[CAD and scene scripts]
___
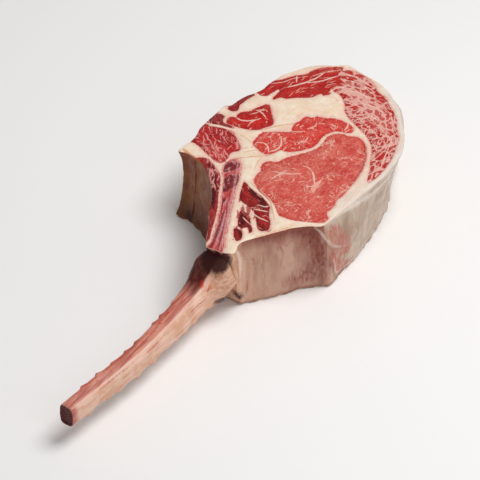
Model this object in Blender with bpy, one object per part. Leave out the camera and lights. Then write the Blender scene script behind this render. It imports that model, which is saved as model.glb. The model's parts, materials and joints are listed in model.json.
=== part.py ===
"""A raw tomahawk steak: a thick rib-eye slab cut through its muscles, on a long trimmed rib bone.

The slab lies on its lower cut face. It is first a straight block with the outline of the upper cut
face. Upright prisms with the outlines of the muscles divide it, and then one function of position
leans, hollows and crowns all the pieces together, so that neighbours keep their fit.
Outlines are in millimetres, seen from above, with +X from the bone's tip to the meat.
"""
import math

import bmesh
import bpy
import numpy as np
from mathutils import Vector

MM = 0.001

# Driving dimensions, in millimetres
THICKNESS = 60.0          # height of the slab between its two cut faces
SEAM_GAP = 0.3            # clearance between two pieces
OUTLINE_STEP = 5.0        # spacing of the points along the outer wall
MUSCLE_STEP = 4.5         # spacing of the points along a muscle's border
FACE_GRID = 9.0           # grid on the cut faces, which lets them crown
WALL_RINGS = (3.0, 14.0, 30.0, 46.0, 57.0)
SEAM_RINGS = (30.0,)
OVERSHOOT = 6.0           # how far a cutter passes the faces that it cuts
MITRE_LIMIT = 4.0         # longest corner of a grown outline, in clearances

FOOT_REACH = 16.0         # how far a lean of the wall carries into the meat
WAIST_REACH = 9.0         # the same for a hollow or bulge at mid height
EDGE_ROUND_TOP = 0.3      # how far the rims of the wall are rounded inwards
EDGE_ROUND_FOOT = 1.0
RIM_DROP = 0.4            # how far the upper face falls at its rim
RIM_WIDTH = 5.0
EYE_CROWN = 1.2           # how far the eye of the meat stands up
EYE_CENTRE = (66.0, -24.0)
EYE_RADIUS = 34.0

SLAB_OUTLINE = [
    (28.5, 71.5), (36, 71.5), (42, 70), (50, 70.5), (58, 72.5), (70, 72.5), (80, 72), (89.5, 71.5),
    (92, 68), (100, 66.5), (108, 64), (113, 61), (120, 58.5), (128, 58), (136, 56.5),
    (142, 55), (150, 50.5), (157, 46.5), (163, 42), (168, 36), (171, 30.5), (175, 25),
    (178, 20.5), (177.5, 14), (175.5, 5), (174, -3), (172.5, -12), (168.5, -21), (161.5, -31),
    (155, -39.5), (145.5, -46),
    (138, -53), (131, -58), (123, -62), (115, -65), (100, -67), (85, -67.5), (70, -66.5),
    (50, -64), (35, -61.5), (22, -59.8), (15, -57.5), (10, -50), (3, -42), (-5, -36), (-12, -31),
    (-20, -25.5), (-28, -20.5), (-33, -20), (-38, -22), (-42, -21.5), (-45, -15), (-46, -8),
    (-46.5, -2), (-42, 1), (-36, 5), (-24, 11), (-13, 18), (-2, 23), (8, 29.5), (15, 36),
    (21, 42), (26, 50), (28.5, 58), (29.5, 65),
]

# Borders of the muscles. One that runs outside the slab's outline is trimmed by it.
MUSCLES = {
    "eye_muscle": [
        (26, 3), (30, 7.5), (37, 9.5), (42, 9.5), (45, 11.5), (50, 12.5), (53.5, 10.5), (56, 5),
        (62, 2), (66, 0), (70, -3), (75, -6.5), (80, -9.5), (86, -11.5), (92, -11.5),
        (98, -10.5), (103, -12), (106.5, -15), (108, -19), (108.5, -23), (110.5, -27),
        (110.5, -32), (107.5, -37), (103, -41), (97, -45), (90, -48), (80, -51), (70, -52.5),
        (60, -53), (50, -53.5), (45, -52), (38, -54), (29, -53.5), (25, -57), (20, -57),
        (16, -52), (13, -45), (10, -38), (9, -30), (9, -26), (12.5, -22), (15.5, -18),
        (18.5, -12), (20.5, -6), (22.5, -1.5),
    ],
    "inner_lobe": [
        (59, 18), (62, 27), (65, 31), (72, 32), (78, 31.5), (82, 27), (85, 22), (88, 17),
        (91, 13.5), (93, 16), (100, 17), (105, 15.5), (110, 15), (112, 10), (115, 8),
        (116.5, 2), (119.5, -3), (120.5, -10), (120, -15), (118.5, -20), (114, -22.5),
        (111, -20.5), (109.8, -16), (108, -12), (103, -9), (97, -7.5), (92, -8), (88, -8.5),
        (83, -7.5), (79, -5), (75, -2), (71, 2.5), (69, 6.5), (68.5, 10), (63.5, 12), (60, 14.5),
    ],
    "cap_muscle": [
        (173.5, 14.5), (172.3, 0), (168.5, -8), (163, -14), (160.5, -22), (155, -28), (150, -35),
        (143, -42), (135, -47), (128, -53), (118, -57), (105, -61), (92, -63), (80, -63),
        (73, -61), (76, -58.5), (85, -55), (92, -51), (100, -47), (108, -42), (114.5, -35),
        (119, -27), (122, -20), (126, -12), (131, -6), (137, -2), (143, 4), (145.5, 9),
        (147, 14.7), (151.2, 13), (155, 9.4), (158.8, 9), (160.6, 13), (162.8, 18.6), (168, 19.3),
    ],
    "top_muscle": [
        (114, 59), (116, 64), (128, 64), (133, 56), (140, 50.5), (146, 46.5), (152, 41),
        (159.2, 38.4), (165.5, 34), (170.5, 27.6), (173, 21.8), (164.5, 20.5), (161, 18.5), (159, 13),
        (158, 10), (155.5, 10.5), (152, 14), (147, 16.5), (142, 14), (138, 17), (139, 19.5),
        (132, 23), (128, 28), (124.5, 33), (120, 38), (119, 42), (114, 45.5), (118, 46.5),
        (125, 46.5), (126, 48.5), (121, 50), (115.5, 51.5), (113.5, 55),
    ],
    "wedge_muscle": [
        (74, 60), (80, 61), (82.5, 57), (85, 57.5), (89, 57), (93, 53), (98, 51), (103, 48.5),
        (107, 45.5), (104, 41), (99, 37), (95, 33), (91, 30.5), (88, 30.5), (84, 33), (80, 35),
        (77, 39), (75, 44), (74, 50), (73, 55),
    ],
    "back_muscle": [
        (42, 66), (44, 78), (63, 78), (64.5, 69), (66, 62), (67.5, 55), (67.5, 50), (65, 46.5),
        (62, 43), (59.5, 39.5), (56, 36), (52, 35), (49.5, 37), (46, 38.5), (42, 37.5),
        (38, 37), (34, 38.5), (33.5, 42), (35, 47), (37, 52), (39, 57), (41, 62),
    ],
    "back_slip": [
        (66.5, 78), (67, 68), (69, 62), (70, 55.5), (71.5, 52), (72.3, 56), (72.5, 61),
        (75, 63.5), (79, 64.5), (79.5, 70), (79, 78),
    ],
    "chine_strip": [
        (32.5, 51), (31.5, 46), (28, 39.5), (24, 33.5), (21, 30.5), (13, 25.5), (4, 21),
        (-5, 15.5), (-12, 12), (-22, 7.5), (-32, 3.5), (-40, 0.5), (-52, 3), (-40, 12),
        (-20, 24), (0, 33), (12, 44), (20, 56), (27, 58),
    ],
    "edge_strip": [
        (86.6, 64.2), (87.3, 67), (90, 68.3), (94, 72), (114, 68), (112, 60.2), (108, 60.4),
        (102, 61.6), (96, 62.4), (93, 61.2), (90, 60.4), (87.6, 61.6),
    ],
    "finger_meat_long": [
        (25.2, 13.2), (18, 10.5), (12, 8), (8, 5), (6, -2), (4, -8), (0, -12.5), (-4, -16),
        (-9, -20), (-11.5, -23.5), (-10.5, -26.5), (-8, -28.5), (-3, -27), (1, -24.5),
        (5, -21), (9, -18.5), (13, -16.5), (16, -12), (19, -6), (21, 1), (23.5, 7),
        (25.5, 11.3),
    ],
    "finger_meat_middle": [
        (-1, -1.5), (-8, -4), (-15, -8), (-16.5, -11.5), (-13.5, -15), (-17.5, -19),
        (-14.5, -19.5), (-9, -14.5), (-4, -11), (-1.5, -7),
    ],
    "finger_meat_short": [
        (-19.5, -8), (-25, -11), (-29.5, -16), (-26, -17.8), (-21, -15.5), (-18.5, -12),
    ],
}

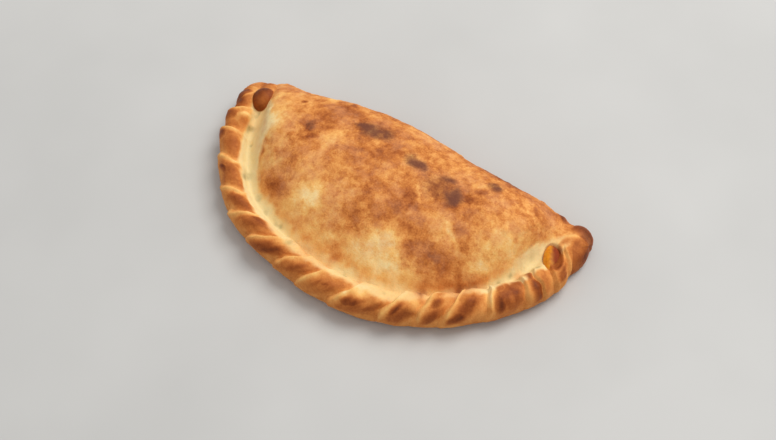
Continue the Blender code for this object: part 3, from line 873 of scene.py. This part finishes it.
___
▶ **What you are asked to do**: Write out, exactly and with nothing else, the lines of the listing above from its first line through the line with "trimmed rib bone.".

▶ **The response**:
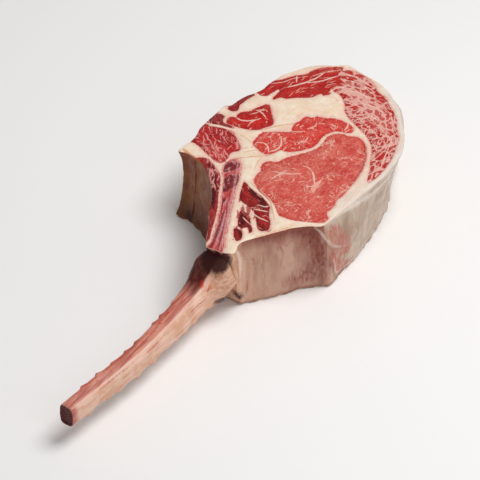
Model this object in Blender with bpy, one object per part. Leave out the camera and lights. Then write the Blender scene script behind this render. It imports that model, which is saved as model.glb. The model's parts, materials and joints are listed in model.json.
=== part.py ===
"""A raw tomahawk steak: a thick rib-eye slab cut through its muscles, on a long trimmed rib bone.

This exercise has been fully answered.